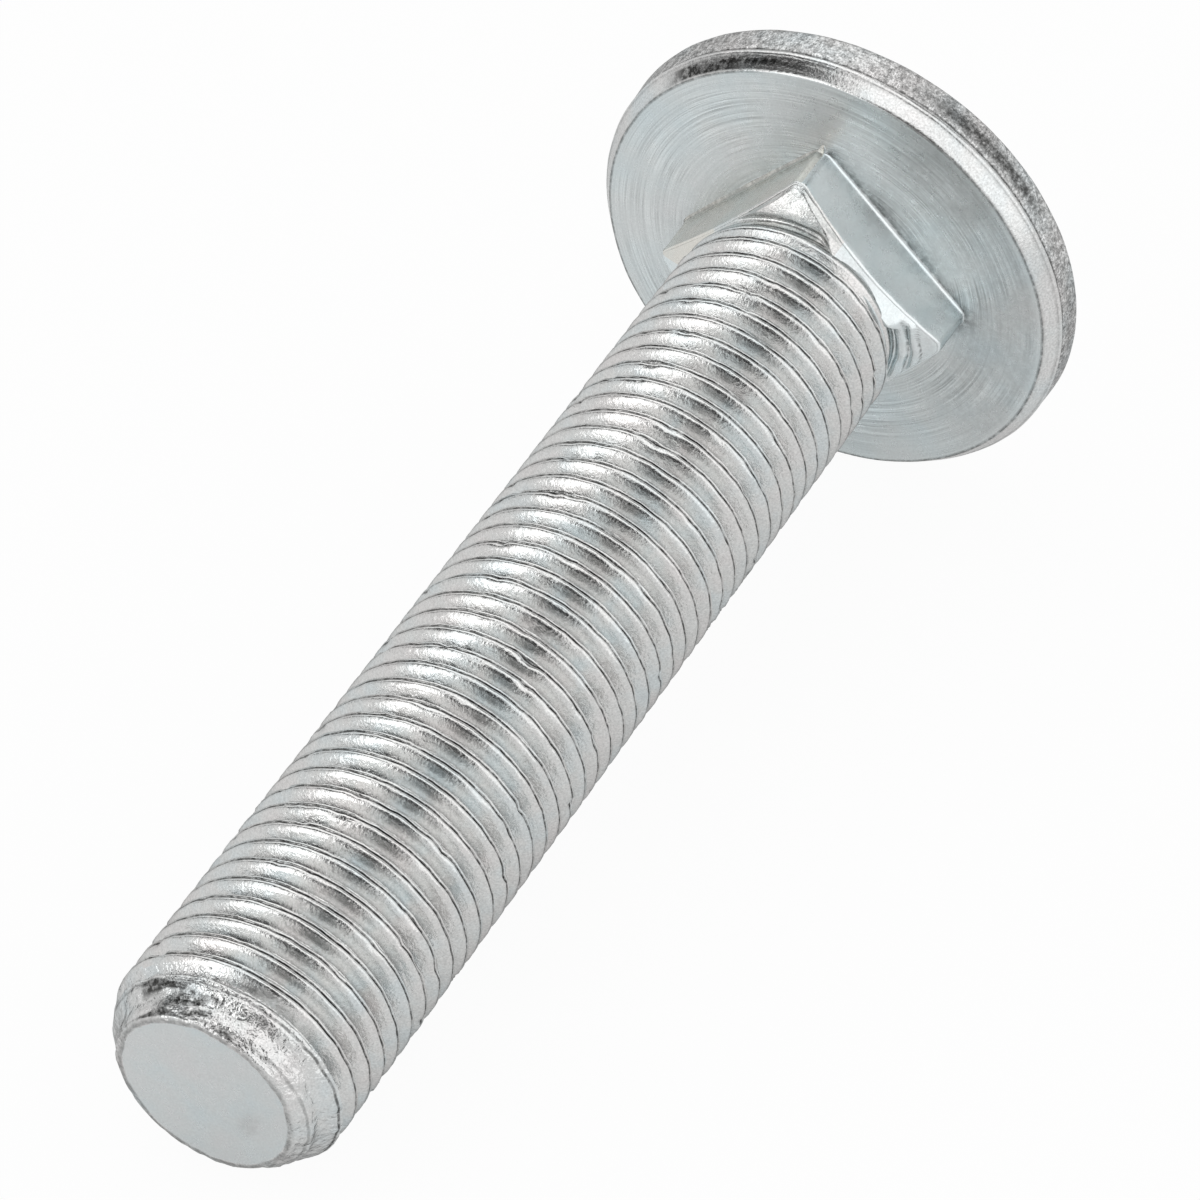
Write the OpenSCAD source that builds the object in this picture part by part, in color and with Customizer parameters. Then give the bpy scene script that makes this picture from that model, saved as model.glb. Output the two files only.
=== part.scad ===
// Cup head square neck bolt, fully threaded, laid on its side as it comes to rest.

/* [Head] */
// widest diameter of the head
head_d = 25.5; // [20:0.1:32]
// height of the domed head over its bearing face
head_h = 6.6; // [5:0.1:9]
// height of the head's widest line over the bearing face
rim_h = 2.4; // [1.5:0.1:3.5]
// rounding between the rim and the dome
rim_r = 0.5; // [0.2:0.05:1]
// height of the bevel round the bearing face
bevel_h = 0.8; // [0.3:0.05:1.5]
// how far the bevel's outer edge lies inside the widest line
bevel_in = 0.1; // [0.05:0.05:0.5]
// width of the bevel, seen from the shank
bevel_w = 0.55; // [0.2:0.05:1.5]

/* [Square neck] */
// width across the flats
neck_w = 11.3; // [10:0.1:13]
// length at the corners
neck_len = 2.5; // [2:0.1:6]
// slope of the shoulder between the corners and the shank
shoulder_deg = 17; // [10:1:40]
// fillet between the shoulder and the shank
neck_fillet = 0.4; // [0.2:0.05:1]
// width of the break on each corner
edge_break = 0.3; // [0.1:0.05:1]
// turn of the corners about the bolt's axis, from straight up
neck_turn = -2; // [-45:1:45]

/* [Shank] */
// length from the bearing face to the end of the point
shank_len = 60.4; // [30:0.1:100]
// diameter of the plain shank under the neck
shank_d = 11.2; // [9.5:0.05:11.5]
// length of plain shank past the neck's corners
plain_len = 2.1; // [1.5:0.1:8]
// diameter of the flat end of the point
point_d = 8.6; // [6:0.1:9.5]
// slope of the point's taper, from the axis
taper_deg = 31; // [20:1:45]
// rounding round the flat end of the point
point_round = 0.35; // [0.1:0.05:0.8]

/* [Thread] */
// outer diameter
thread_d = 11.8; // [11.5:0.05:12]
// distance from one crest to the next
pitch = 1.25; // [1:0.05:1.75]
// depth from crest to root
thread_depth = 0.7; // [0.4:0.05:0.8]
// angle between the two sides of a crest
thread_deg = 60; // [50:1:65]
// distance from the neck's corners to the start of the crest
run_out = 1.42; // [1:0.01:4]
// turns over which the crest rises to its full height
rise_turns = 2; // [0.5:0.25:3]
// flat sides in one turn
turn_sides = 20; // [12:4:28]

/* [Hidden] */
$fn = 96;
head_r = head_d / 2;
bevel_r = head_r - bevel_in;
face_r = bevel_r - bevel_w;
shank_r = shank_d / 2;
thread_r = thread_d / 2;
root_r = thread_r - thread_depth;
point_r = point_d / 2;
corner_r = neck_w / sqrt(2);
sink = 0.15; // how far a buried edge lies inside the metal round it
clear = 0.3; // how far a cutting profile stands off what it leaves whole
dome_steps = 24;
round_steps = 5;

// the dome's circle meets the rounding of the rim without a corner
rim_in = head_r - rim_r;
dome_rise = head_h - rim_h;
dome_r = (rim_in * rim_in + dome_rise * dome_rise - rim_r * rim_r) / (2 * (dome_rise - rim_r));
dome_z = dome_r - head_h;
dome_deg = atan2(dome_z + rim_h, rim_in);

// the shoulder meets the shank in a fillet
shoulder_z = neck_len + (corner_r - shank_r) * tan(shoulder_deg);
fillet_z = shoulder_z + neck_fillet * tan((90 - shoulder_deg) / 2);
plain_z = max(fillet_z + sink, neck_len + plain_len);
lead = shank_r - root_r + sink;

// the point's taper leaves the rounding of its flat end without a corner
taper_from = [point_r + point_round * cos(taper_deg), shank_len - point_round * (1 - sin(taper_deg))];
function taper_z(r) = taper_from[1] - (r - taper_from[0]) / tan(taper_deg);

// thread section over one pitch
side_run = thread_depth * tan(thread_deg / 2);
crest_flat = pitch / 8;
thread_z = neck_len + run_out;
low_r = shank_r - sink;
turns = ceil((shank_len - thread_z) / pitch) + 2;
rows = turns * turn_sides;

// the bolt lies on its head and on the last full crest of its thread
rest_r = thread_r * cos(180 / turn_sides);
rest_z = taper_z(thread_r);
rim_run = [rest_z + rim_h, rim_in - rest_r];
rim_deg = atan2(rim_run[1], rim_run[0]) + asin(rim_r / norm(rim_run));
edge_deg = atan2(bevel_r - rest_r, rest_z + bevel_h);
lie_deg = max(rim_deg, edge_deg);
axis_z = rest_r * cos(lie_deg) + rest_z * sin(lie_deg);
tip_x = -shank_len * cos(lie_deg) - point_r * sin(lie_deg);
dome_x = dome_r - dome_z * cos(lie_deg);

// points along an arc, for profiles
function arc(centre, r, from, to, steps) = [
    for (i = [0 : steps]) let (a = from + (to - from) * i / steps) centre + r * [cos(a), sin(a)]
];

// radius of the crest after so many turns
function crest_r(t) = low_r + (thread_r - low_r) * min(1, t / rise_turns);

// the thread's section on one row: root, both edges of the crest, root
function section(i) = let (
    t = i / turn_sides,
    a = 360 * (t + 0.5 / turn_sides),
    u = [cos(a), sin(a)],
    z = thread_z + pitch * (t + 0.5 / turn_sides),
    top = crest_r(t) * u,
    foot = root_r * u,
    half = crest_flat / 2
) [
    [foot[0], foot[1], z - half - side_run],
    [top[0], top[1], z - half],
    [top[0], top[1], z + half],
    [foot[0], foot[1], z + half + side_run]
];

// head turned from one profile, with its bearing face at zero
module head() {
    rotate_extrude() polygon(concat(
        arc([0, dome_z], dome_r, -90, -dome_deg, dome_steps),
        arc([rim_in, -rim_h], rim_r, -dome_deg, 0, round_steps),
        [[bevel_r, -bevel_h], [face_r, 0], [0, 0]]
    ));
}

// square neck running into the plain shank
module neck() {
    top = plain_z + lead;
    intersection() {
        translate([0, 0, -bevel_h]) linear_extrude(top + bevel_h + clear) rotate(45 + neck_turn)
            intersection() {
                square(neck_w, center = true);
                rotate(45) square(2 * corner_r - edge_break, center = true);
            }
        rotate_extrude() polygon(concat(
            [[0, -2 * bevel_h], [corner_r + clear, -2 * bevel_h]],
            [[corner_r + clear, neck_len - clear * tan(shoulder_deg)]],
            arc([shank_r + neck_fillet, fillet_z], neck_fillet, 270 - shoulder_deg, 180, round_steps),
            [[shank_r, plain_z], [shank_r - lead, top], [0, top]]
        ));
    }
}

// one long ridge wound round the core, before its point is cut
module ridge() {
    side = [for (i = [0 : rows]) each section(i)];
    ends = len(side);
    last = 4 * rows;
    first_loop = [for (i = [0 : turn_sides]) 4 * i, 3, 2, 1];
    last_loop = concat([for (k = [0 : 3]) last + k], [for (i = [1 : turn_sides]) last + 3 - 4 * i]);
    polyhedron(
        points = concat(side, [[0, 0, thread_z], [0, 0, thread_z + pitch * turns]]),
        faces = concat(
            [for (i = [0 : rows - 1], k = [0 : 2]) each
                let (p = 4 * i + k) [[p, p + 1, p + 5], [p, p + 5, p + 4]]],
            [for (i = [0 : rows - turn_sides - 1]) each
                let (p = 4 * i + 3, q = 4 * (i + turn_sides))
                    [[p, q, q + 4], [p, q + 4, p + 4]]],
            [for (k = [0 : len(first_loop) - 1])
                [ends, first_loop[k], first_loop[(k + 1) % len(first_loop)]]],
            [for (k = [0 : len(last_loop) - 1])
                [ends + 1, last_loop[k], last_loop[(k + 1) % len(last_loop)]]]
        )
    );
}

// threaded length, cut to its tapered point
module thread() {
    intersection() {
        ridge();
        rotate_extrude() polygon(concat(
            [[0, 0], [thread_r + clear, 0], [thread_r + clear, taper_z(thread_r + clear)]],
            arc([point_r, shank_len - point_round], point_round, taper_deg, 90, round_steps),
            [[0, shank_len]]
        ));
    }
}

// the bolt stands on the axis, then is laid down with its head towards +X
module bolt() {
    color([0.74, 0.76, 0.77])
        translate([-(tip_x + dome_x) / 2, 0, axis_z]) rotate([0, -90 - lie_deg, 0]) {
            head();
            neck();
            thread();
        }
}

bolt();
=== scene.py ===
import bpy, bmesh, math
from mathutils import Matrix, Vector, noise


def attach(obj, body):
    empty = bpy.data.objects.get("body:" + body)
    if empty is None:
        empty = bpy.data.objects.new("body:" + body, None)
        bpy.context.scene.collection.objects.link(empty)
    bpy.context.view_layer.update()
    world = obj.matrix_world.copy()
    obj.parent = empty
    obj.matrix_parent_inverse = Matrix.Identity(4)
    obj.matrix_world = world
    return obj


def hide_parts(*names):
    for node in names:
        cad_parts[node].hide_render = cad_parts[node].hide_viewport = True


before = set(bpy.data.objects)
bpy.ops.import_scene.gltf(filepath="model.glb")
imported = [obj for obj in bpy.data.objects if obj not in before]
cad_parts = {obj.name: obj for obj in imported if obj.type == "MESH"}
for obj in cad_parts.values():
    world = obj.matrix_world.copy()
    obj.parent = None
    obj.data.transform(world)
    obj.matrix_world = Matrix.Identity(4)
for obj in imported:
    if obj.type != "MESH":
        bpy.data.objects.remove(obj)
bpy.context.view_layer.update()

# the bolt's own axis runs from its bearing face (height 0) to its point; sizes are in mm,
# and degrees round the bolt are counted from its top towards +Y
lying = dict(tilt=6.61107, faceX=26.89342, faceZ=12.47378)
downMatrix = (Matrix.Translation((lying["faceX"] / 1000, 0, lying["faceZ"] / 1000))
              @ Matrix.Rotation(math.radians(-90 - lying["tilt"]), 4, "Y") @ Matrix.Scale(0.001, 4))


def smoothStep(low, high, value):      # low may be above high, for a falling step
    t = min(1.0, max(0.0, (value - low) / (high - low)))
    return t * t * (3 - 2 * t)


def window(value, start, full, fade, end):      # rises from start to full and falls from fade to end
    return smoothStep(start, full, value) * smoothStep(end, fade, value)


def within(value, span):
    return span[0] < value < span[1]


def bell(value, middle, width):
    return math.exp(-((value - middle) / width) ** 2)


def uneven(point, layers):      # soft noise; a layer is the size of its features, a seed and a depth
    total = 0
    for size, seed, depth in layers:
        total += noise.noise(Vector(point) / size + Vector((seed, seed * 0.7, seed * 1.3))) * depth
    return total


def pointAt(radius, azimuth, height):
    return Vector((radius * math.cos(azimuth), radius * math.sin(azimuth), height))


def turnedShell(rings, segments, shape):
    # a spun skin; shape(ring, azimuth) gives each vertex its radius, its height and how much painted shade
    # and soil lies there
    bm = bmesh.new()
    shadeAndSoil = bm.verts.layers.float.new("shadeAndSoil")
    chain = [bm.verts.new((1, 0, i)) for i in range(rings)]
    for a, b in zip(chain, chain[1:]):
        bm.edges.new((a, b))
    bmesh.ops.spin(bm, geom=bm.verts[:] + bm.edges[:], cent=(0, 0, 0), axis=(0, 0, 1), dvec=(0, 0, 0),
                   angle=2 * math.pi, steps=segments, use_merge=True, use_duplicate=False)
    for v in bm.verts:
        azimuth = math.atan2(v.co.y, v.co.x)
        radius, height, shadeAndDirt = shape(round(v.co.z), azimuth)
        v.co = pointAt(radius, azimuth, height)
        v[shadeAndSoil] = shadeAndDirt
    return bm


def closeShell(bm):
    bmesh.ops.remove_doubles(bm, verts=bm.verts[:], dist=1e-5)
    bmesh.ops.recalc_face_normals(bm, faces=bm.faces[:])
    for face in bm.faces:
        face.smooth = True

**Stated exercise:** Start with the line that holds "head towards +X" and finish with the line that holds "before = set(bpy.data.objects)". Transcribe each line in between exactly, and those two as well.

**Response:**
// the bolt stands on the axis, then is laid down with its head towards +X
module bolt() {
    color([0.74, 0.76, 0.77])
        translate([-(tip_x + dome_x) / 2, 0, axis_z]) rotate([0, -90 - lie_deg, 0]) {
            head();
            neck();
            thread();
        }
}

bolt();
=== scene.py ===
import bpy, bmesh, math
from mathutils import Matrix, Vector, noise


def attach(obj, body):
    empty = bpy.data.objects.get("body:" + body)
    if empty is None:
        empty = bpy.data.objects.new("body:" + body, None)
        bpy.context.scene.collection.objects.link(empty)
    bpy.context.view_layer.update()
    world = obj.matrix_world.copy()
    obj.parent = empty
    obj.matrix_parent_inverse = Matrix.Identity(4)
    obj.matrix_world = world
    return obj


def hide_parts(*names):
    for node in names:
        cad_parts[node].hide_render = cad_parts[node].hide_viewport = True


before = set(bpy.data.objects)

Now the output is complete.